In fact (you may or may not have concluded this in your proof, depending on how general you were), for any lengths \(a\) and \(b\), one can construct a rectangle with these as the side lengths. Now that we know rectangles exist, we can start asking questions about them: what patterns can we find?

**Proposition 2.4 (Rectangles have Congruent Opposite Sides)** Let \(ABCD\) be a rectangle. Then the opposite sides \(AB, CD\) have the same length, as do the other pair \(BC,DA\).

*Proof*.

- Start with an arbitrary rectangle, and extend its sides into lines.

- Looking at one of the sides, it crosses the other pair in two right angles (by definition: its a rectangle).

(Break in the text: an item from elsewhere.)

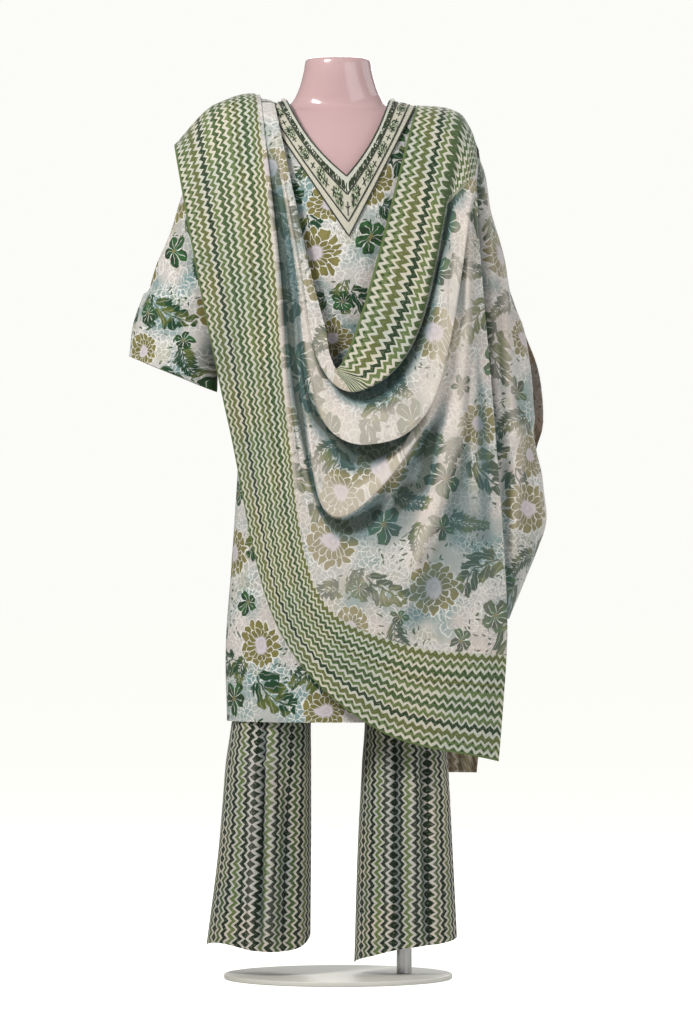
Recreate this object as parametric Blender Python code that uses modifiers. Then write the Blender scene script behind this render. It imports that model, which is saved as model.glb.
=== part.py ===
"""A kurta, straight trousers and a draped dupatta on a limbless dress form. Metres, +Z up.

The wearer's front looks along -Y. The origin is the middle of the base's underside.
"""

import math

import bmesh
import bpy
import numpy as np

# Cloth
WALL = 0.0012  # thickness of every cloth wall
SEAM = 0.0004  # gap between neighbours that are sewn together
BAND_LIFT = WALL + 0.0010  # how far the neck border lies off the front's base surface

# Kurta
UNDERARM = 1.170
HEM = 0.430
SHOULDER_TIP = 0.195
NECK_WIDE = 0.084  # half the neck opening at the shoulder seam
NECK_DROP_BACK = 1.436
NECK_ROUND_BACK = 2.5  # how square the back neck's curve is
SHOULDER_SEAM = 0.28  # share of a panel's width that one shoulder seam takes
V_POINT = (0.014, 1.329)
BAND_POINT = (0.018, 1.229)
NECK_BOW = 0.34  # how much the V's edges sag from straight lines
BAND_WIDE = 0.128  # half-width of the neck border at the shoulder seam
BAND_CROWDING = 2.2  # how much the border's rows crowd towards the shoulder seam
BAND_INSET = 0.0006  # the border's inner edge lies this far outside the front's neck edge
BAND_POINT_INSET = 0.002  # and this far above its lowest point
BINDING_ROWS = (0.0004, 0.006, 0.012)  # how far each row of the back binding lies below the neck edge
ARCH = 3.0  # how square the shoulders' section is: 2 is an ellipse
ARMHOLE_DEPTH = 0.50  # depth at the armhole's edge, as a share of the chest's
SLIT_TOP = 0.740
SLIT_OPEN = 0.006  # half the side slit's opening at the hem
SLEEVE_MIDDLE = 0.235

# Trousers
CROTCH = 0.700
HIP_FULL = 0.800  # above this the two legs make one hip section
WAIST = 0.998
LEG_APART = WALL + 2 * SEAM  # from the middle to a leg's inner edge at the crotch
LEG_MIDDLE = 0.080
WAISTBAND_TALL = 0.032
WAISTBAND_WALL = 0.0020
WAISTBAND_GAP = 0.0007
HEM_SHAPED_TO = 0.300  # the hem's slope fades out up to this height
CREASE_DEEP = 0.045  # depth of the legs' upright creases, as a share of the leg's
CREASE_WAVES = 7
CREASE_FADE = (0.42, 0.75)  # heights between which the creases die out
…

Thus the angle sum is a straight line, and so this other pair of sides is parallel, by the 5th postulate.

- Draw a diagonal connecting an opposing pair of vertices of the rectangle.
- This diagonal divides the rectangle into two triangles, which both share a common side.
- But, since the this diagonal cuts across a pair of parallel lines, its alternate angles are equal.

- Thus, the two triangles that have been formed are congruent to one another, by Angle-Side-Angle.
- But if the triangles are congruent, then they have the same side lengths.
- Thus, each pair of opposing sides of the rectangle must have the same length.

Running the same argument with the other diagonal also gives a pair of triangles congruent to these, thus the diagonals of a rectangle must be equal in length to one another. In fact, more is true: the point where the diagonals intersect one another divides each of the diagonals in half - the Greeks would say their intersection *bisects* both of the diagonals.

A good way to get a feel for Euclidean geometry is to try and play around with properties like this that you discover. So, rectangles diagonals bisect one another, but is this all? Playing around a bit, its easy to see there should be more examples (draw any two line segments that cut each other in half making some sort of \(x\), then connect up their vertices). But can we give any sort of order to this collection of shapes?

**Exercise 2.3 (Bisecting Diagonals = Parallel Sides)** If the diagonals of a convex quadrilateral bisect one another, then that quadrilateral is a parallelogram.